Espremida por meio de um filtro new age
da contracultura dos anos 1960, a narrativa foi invertida para valorizar os
povos indígenas como tendo possuído tecnologia avançada.
De acordo com essa visão, toda
civilização indígena já foi Wakanda, o país africano fictício que aparece nas
histórias em quadrinhos americanas publicadas pela Marvel Comics.
Se tudo isso ficasse em sua própria
caixa, como ficção de entretenimento, tudo estaria bem.
Mas não fica, e nada está bem.
As narrativas de visitas alienígenas
tendem a sobrescrever as histórias indígenas sobre o céu e a terra.
Esse é um problema para todos, não
apenas para os povos indígenas que estão lutando para manter suas autênticas
tradições.
Isso ameaça nossa compreensão do
passado.
Quando se trata de conhecer nossos
ancestrais remotos, as narrações remanescentes de histórias pré-históricas são
poucas e preciosas, como as narrações de histórias indígenas sobre as estrelas.
Veja os contos das Plêiades, que datam,
em suas formas padrão, de pelo menos 50 mil anos atrás.
Esse pode ser o motivo pelo qual esses
contos, em particular, são muito visados por entusiastas da visitação alienígena,
alguns dos quais até afirmam ser “pleiadianos”.

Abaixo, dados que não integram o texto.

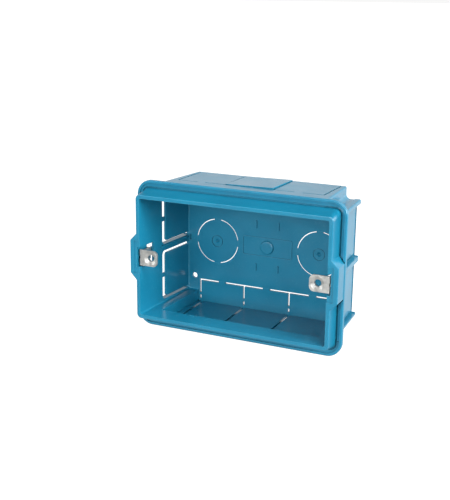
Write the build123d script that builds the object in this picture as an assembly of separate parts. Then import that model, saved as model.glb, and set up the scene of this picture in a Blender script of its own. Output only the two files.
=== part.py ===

Surpresa nenhuma, os pleiadianos não se
parecem com os nativos Lakota ou Ojibwe, mas são notavelmente loiros, de olhos
azuis e nórdicos.
Está cada vez mais claro que a crença em
visitas alienígenas não é mais só uma especulação divertida e excêntrica, mas
algo que tem consequências reais e prejudiciais para a sociedade.